= RECORDED DATA =
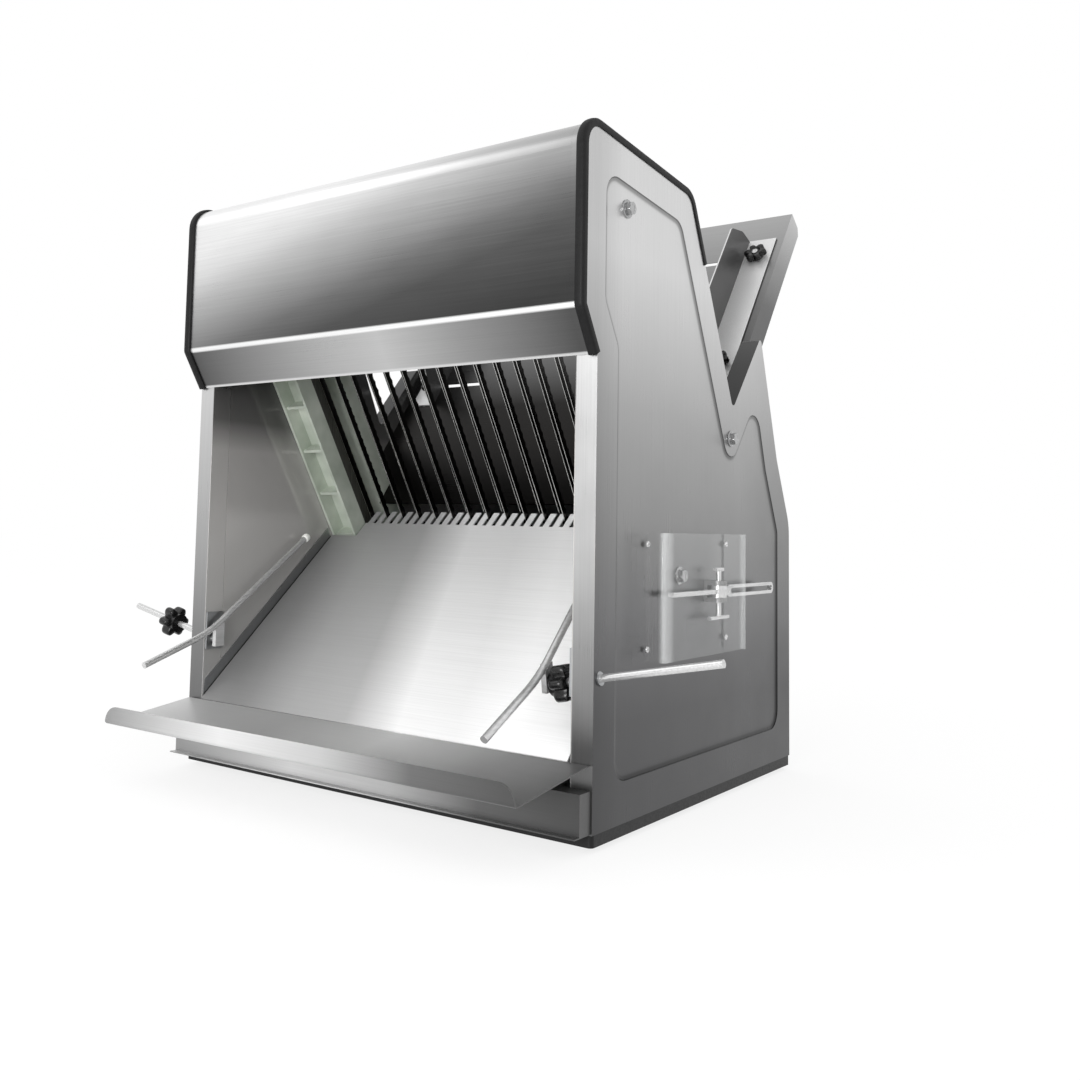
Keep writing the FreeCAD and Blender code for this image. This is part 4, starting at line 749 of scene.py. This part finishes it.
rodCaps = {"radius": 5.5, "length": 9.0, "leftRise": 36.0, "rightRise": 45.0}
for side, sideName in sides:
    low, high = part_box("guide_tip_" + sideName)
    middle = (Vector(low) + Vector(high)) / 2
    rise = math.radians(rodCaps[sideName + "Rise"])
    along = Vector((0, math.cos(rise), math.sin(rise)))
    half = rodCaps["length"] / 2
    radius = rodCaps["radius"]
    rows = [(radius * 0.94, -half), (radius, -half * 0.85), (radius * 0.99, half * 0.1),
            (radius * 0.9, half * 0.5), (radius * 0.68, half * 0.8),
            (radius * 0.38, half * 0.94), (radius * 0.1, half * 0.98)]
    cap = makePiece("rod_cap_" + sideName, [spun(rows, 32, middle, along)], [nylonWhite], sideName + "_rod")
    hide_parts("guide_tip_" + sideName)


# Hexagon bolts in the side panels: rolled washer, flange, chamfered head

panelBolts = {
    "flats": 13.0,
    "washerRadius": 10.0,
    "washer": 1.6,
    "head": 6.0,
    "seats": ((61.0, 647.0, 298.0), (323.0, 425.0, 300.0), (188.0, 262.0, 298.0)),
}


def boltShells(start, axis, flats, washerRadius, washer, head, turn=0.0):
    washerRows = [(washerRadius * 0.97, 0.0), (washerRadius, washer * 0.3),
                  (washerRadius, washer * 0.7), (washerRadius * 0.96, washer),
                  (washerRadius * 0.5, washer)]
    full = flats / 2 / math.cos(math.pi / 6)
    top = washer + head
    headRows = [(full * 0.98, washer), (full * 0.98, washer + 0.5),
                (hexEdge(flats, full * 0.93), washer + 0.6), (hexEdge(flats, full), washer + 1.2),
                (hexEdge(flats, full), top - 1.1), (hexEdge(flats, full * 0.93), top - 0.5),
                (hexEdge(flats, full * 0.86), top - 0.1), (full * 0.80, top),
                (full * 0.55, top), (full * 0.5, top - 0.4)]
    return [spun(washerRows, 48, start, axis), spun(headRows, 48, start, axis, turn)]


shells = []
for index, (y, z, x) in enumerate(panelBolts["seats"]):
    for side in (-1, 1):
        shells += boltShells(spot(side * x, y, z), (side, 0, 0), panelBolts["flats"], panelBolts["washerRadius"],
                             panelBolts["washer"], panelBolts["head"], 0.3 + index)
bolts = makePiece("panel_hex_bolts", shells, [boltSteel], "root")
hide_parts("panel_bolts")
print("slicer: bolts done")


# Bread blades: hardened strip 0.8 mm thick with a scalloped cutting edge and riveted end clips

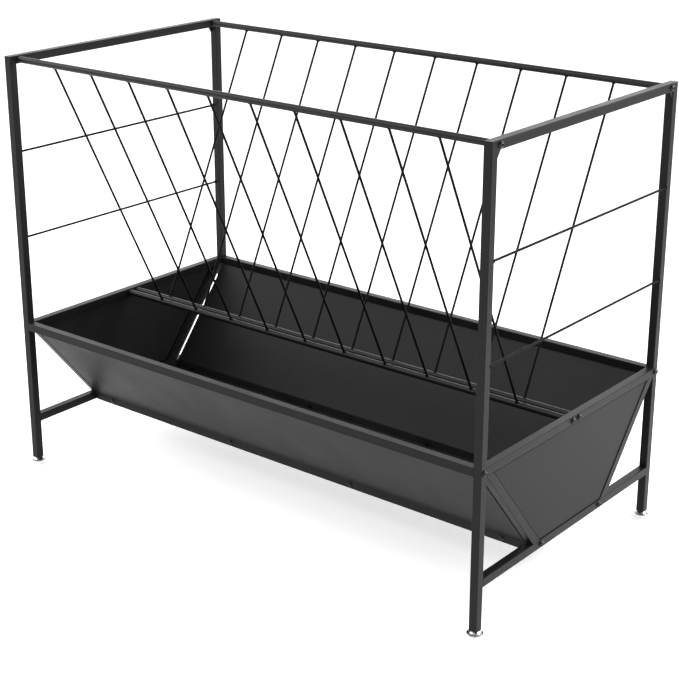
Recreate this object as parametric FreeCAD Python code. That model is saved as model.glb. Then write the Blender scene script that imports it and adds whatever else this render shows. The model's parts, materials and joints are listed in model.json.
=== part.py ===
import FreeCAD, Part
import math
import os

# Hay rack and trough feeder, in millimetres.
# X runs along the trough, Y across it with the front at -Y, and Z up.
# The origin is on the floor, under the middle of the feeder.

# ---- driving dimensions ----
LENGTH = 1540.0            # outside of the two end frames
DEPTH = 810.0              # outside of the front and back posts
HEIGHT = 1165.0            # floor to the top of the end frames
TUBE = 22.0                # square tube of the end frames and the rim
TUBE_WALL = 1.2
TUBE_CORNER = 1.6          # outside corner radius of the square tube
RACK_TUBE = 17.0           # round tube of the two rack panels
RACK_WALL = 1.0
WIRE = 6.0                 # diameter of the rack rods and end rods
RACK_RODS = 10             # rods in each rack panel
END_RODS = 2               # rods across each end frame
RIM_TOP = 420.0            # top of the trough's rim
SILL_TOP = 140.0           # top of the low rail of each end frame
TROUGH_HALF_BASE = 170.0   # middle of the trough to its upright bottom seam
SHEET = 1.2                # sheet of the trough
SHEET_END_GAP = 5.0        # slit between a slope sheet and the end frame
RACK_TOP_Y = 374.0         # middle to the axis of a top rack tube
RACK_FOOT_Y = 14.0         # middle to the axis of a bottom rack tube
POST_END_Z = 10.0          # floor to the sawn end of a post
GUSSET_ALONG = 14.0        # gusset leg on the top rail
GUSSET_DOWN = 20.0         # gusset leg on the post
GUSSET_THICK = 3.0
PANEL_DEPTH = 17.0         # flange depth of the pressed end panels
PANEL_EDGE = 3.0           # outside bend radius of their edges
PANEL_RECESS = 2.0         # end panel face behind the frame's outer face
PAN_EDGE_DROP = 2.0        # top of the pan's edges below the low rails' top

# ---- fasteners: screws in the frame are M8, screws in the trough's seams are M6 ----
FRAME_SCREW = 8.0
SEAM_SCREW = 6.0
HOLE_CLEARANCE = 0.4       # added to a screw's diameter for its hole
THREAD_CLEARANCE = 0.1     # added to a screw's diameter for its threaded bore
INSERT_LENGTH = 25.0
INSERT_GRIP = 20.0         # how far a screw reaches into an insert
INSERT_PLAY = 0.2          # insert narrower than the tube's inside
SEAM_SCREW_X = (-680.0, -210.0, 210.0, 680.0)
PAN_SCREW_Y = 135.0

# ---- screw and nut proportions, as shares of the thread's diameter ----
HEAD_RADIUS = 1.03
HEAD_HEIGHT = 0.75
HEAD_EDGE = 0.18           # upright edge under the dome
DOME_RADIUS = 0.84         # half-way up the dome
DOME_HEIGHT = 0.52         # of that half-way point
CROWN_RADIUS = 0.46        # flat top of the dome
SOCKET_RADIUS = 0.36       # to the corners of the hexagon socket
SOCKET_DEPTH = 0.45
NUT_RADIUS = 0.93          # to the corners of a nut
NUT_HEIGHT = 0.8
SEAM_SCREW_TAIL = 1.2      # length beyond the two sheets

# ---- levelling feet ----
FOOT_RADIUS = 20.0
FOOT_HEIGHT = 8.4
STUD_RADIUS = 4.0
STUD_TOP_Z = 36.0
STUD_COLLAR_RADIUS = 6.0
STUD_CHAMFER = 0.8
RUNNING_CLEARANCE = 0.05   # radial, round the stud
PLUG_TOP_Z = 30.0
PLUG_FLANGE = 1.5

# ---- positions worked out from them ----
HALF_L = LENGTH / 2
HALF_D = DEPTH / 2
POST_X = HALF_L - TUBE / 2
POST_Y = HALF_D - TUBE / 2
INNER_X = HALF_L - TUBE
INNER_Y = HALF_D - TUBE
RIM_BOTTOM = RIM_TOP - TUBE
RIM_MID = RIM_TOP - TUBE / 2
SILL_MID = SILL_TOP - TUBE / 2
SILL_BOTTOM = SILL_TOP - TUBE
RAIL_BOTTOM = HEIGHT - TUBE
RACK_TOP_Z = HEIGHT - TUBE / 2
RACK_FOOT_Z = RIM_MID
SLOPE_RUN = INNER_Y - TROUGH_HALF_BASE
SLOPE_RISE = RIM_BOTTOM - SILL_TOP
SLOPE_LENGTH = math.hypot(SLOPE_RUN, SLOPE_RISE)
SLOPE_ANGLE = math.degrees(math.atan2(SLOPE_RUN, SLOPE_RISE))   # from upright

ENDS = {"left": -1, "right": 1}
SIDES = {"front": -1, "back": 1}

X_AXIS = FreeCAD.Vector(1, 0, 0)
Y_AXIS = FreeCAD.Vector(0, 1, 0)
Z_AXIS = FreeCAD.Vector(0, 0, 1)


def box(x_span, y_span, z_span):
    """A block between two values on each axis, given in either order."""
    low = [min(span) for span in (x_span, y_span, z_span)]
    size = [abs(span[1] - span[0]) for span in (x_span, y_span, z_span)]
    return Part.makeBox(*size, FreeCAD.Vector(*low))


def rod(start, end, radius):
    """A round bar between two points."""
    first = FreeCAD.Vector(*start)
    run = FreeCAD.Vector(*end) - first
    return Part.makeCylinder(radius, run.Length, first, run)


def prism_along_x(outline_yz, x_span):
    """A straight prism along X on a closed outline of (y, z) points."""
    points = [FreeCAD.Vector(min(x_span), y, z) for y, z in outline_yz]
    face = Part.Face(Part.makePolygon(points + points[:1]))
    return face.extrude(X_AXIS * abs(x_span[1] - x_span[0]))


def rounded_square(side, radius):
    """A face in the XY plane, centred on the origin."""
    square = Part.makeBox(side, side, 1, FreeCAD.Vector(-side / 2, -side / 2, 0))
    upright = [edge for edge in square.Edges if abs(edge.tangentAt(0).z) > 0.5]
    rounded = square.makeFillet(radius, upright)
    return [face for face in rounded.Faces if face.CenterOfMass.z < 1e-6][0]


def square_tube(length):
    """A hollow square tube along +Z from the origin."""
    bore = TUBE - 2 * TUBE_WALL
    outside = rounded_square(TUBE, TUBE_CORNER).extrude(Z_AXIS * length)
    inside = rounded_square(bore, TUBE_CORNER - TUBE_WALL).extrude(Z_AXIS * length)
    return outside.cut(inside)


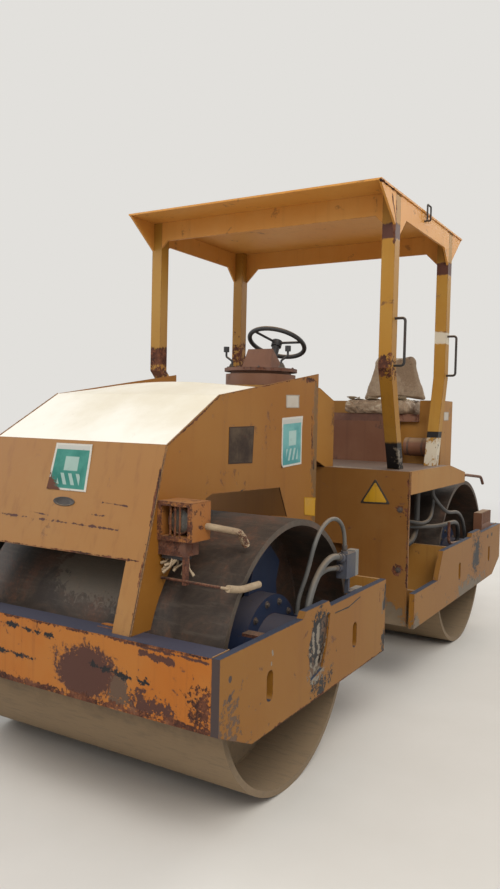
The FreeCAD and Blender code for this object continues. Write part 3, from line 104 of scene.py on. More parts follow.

= DO THIS =
In the listing above, find the line with "Recreate this object" and the line with "# The origin", then print exactly those two lines and every line between them, and nothing more.

= ANSWER TO THE PROBLEM =
Recreate this object as parametric FreeCAD Python code. That model is saved as model.glb. Then write the Blender scene script that imports it and adds whatever else this render shows. The model's parts, materials and joints are listed in model.json.
=== part.py ===
import FreeCAD, Part
import math
import os

# Hay rack and trough feeder, in millimetres.
# X runs along the trough, Y across it with the front at -Y, and Z up.
# The origin is on the floor, under the middle of the feeder.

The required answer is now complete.